EDIT: I just tested with VTune and your demo is indeed maxing out memory bandwidth apparently, for example FQuake64 AVX2.exe use a very steady (when looking around the room) 19 GB/s aggregate bandwidth (10.2 GB/s average read bw) with spikes at 20.8 GB/s, it never fell lower than 17.8 GB/s in a ~ 30 s test run

jan_v_ · ‎06-21-2013

bronxzv wrote:

your textures look so low res and your mesh so simple that it's strange that memory bandwidth is an issue, do you know the size of your working set at each frame? also if you are memory bandwidth bound or even LLC bandwidth bound, there is no possibility that gather buy you 10% speedup

The texture and geometry, are from a game of decades ago. They are even 8 bit with palette, but I turn them in 32 bit for rendering (except for the sky and mud, where I do byte gathering instead of int, and an extra gather through the palette). The other textures are acutally larger than you would think, as all texure on the walls/floor is unique. They are blended from a material and light texture into a third texture buffer that is used for rendering.

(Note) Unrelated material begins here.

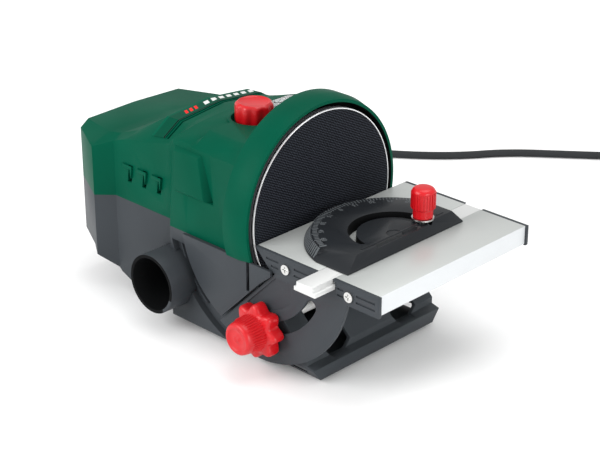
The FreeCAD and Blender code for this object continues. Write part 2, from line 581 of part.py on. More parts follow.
FAN_BLADES = 7
fan_x = "-hood_depth - 4 - fan_width"
fan_hub = rod("fan_hub", "8", "fan_width", (fan_x, "0", AXIS), "x")
fan_plate = rod("fan_plate", "fan_radius", "1.6", (fan_x, "0", AXIS), "x")
blades = []
for i in range(FAN_BLADES):
    blade = block(f"fan_blade_{i}", ("0", "0", "0"), ("fan_radius - 7.5", "1.6", "fan_width"))
    blade.Placement = FreeCAD.Placement(V(),
                                        ALONG["x"].multiply(FreeCAD.Rotation(V(0, 0, 1),
                                                                             360 * i / FAN_BLADES)))
    turn = math.radians(360 * i / FAN_BLADES)
    blade.setExpression("Placement.Base.x", bind(fan_x))
    blade.setExpression("Placement.Base.y", f"{7 * math.sin(turn):.3f}")
    blade.setExpression("Placement.Base.z", bind(f"{AXIS} - {7 * math.cos(turn):.3f}"))
    blades.append(blade)
keep(cut("fan_cut", fuse("fan_solid", fan_hub, fan_plate, *blades),
         rod("fan_bore", "shaft_radius", "fan_width + 2", (f"{fan_x} - 1", "0", AXIS), "x")), "cooling_fan")

# ---------------------------------------------------------------- sanding disc
disc_back = "-(abrasive_thickness + pad_thickness + disc_thickness)"
hub = turned("hub", [
    ("shaft_radius", "-hub_length"), ("hub_radius - 1", "-hub_length"), ("hub_radius", "-hub_length + 1"),
    ("hub_radius", "0"), ("shaft_radius", "0"),
], (disc_back, "0", AXIS), "x")
keep(hub, "disc_hub")
keep(turned("plate", [
    ("0", "0"), ("disc_radius - 0.8", "0"), ("disc_radius", "0.8"), ("disc_radius", "disc_thickness"),
    ("0", "disc_thickness"),
], (disc_back, "0", AXIS), "x"), "sanding_disc")
keep(turned("pad", [
    ("0", "0"), ("disc_radius - 0.2", "0"), ("disc_radius - 0.2", "pad_thickness"), ("0", "pad_thickness"),
], ("-abrasive_thickness - pad_thickness", "0", AXIS), "x"), "hook_pad")
keep(turned("sheet", [
    ("0", "0"), ("disc_radius", "0"), ("disc_radius", "abrasive_thickness - 0.3"),
    ("disc_radius - 0.3", "abrasive_thickness"), ("0", "abrasive_thickness"),
], ("-abrasive_thickness", "0", AXIS), "x"), "abrasive_sheet")

# ---------------------------------------------------------------- work table
under = "pivot_height - table_thickness"
slot_mid = "slot_rear + slot_width / 2"
table_profile = [
    ("pivot_reach", "pivot_height"), ("pivot_reach + table_thickness", under), ("table_front", under),
    ("table_front", "pivot_height"), ("slot_rear + slot_width", "pivot_height"),
    ("slot_rear + slot_width", "pivot_height - slot_depth"),
    (f"{slot_mid} + slot_foot_width / 2", "pivot_height - slot_depth"),
    (f"{slot_mid} + slot_foot_width / 2", "pivot_height - slot_depth - slot_foot_depth"),
    (f"{slot_mid} - slot_foot_width / 2", "pivot_height - slot_depth - slot_foot_depth"),
    (f"{slot_mid} - slot_foot_width / 2", "pivot_height - slot_depth"),
    ("slot_rear", "pivot_height - slot_depth"),
    ("slot_rear", "pivot_height"),
]
table = prism("table_extrusion", "XZ_Plane", table_profile, "-table_near", "table_near + table_far")
hollows = []
for i, (rear, front) in enumerate((("18", "table_screw_rear - 4"),
                                   ("table_screw_rear + 4", "slot_rear - 4.5"),
                                   ("table_screw_front + 4", "table_front - table_skin"))):
    hollows.append(block(f"table_hollow_{i}", (rear, "-table_near - 1", f"{under} + table_skin"),
                         (front, "table_far + 1", "pivot_height - table_skin")))
screw_xs = ("table_screw_rear", "table_screw_front")
table_holes = []
for i, x in enumerate(screw_xs):
    table_holes.append(rod(f"table_hole_{i}", "screw_radius - 0.3", "table_near + table_far + 20",
                           (x, "-table_near - 10", "pivot_height - table_screw_drop"), "y"))
FLANGE_SCREWS = ("slot_rear - 13", "slot_rear + 21")
for i, x in enumerate(FLANGE_SCREWS):
    table_holes.append(rod(f"table_flange_hole_{i}", "screw_radius - 0.3", "6",
                           (x, "table_near - 4", f"{under} - 1")))
keep(cut("table_cut", table, *hollows, *table_holes), "table_top")

cap_low = "pivot_height - table_thickness - cap_overhang"
cap_outline = [
    ("pivot_reach", "pivot_height"), ("pivot_reach + table_thickness + cap_overhang", cap_low),
    ("table_front + 1", cap_low), ("table_front + 1", "pivot_height"),
    ("slot_rear + slot_width + 0.3", "pivot_height"),
    ("slot_rear + slot_width + 2.4", "pivot_height - slot_depth"),
    ("slot_rear + slot_width + 2.4", "pivot_height - slot_depth - slot_foot_depth - 0.3"),
    ("slot_rear - 2.4", "pivot_height - slot_depth - slot_foot_depth - 0.3"),
    ("slot_rear - 2.4", "pivot_height - slot_depth"), ("slot_rear - 0.3", "pivot_height"),
]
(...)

With memory read I mean seen from a software point of view, so any instruction with a memory operand. I'm reasonably sure all texture seen in a frame fits in L3 cache. L1D cache hit should be pretty high, so most texel fetches will hit the L1 cache. That must be about the best case scenario for gather.

bronxzv · ‎06-21-2013

jan v. wrote:
The texture and geometry, are from a game of decades ago. They are even 8 bit with palette, but I turn them in 32 bit for rendering (except for the sky and mud, where I do byte gathering instead of int, and an extra gather through the palette). The other textures are acutally larger than you would think, as all texure on the walls/floor is unique. They are blended from a material and light texture into a third texture buffer that is used for rendering.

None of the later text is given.